The Lakers, for reference, are in 11th place in the West to the Pelicans’ 12th. It turns out that offering up the majority of the roster in a trade never consummated can have adverse effects. It was in the wake of Davis’ request—and the rumored offers out of Los Angeles—that the Lakers suffered the biggest loss ever for a LeBron James team. Negotiating any deal in public comes at a cost. “You can’t really escape these things,” Lakers forward Kyle Kuzma told our own Chris Ballard. “You can’t look at your phone without someone sending you a text. You can’t go on social media...I felt like the whole team got very tense.” Several of L.A.’s games since have been case studies in disconnected play, including a loss to the Pelicans without Davis on Feb. 23. No Laker on the court seems especially connected to the others. As one pulls, another strains.

In the two months since Davis made his request, the Lakers have been one of the five worst offensive teams in the league and one of the five worst defensive teams in the league, per NBA.com. A good night from Kuzma or Brandon Ingram can be easily undone by a complete lack of synergy. There may be something rotten in the reserves. To play well with so many poor shooters and questionable decision-makers was challenge enough. Now, the same structural issues persist and the chemistry that might otherwise bind the team has turned fraught.
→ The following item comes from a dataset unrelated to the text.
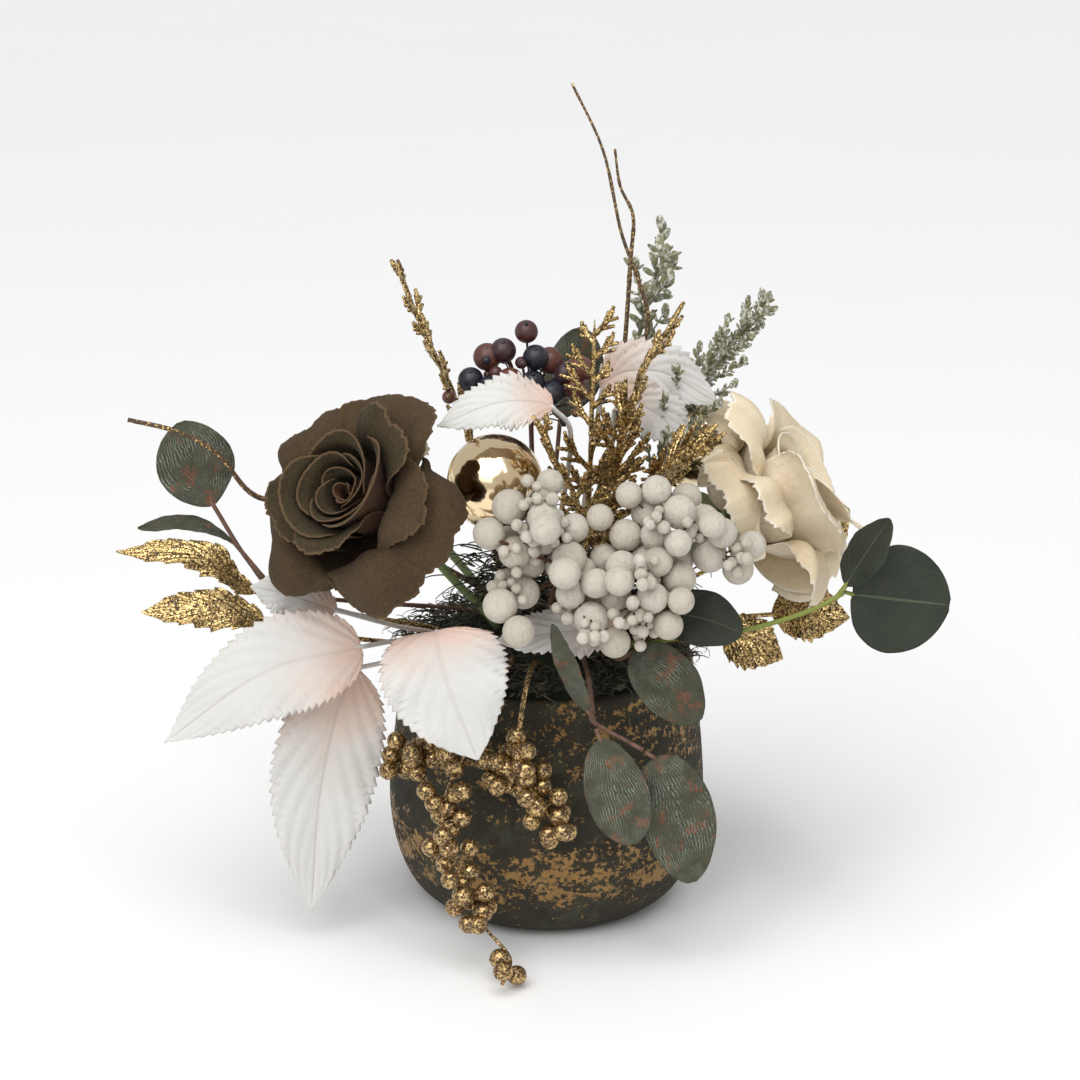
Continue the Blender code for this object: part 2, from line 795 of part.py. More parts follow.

Davis is not responsible for the Lakers, though he is party to all this. It would be impossible to tell the story of L.A.’s season without him. It was the Lakers’ brazen pursuit of Davis that seemed to irk the Pelicans in the first place, charging any interaction between the two franchises. It was the bids for Davis that created tension in the Lakers’ own locker room, fueled by LeBron’s proximity to the whole affair. Perhaps it’s only right that with Laker drama at its fever pitch, Davis will again be involved—this time by appearing in a game he shouldn’t to guide the Lakers’ waning playoff chances, one way or another.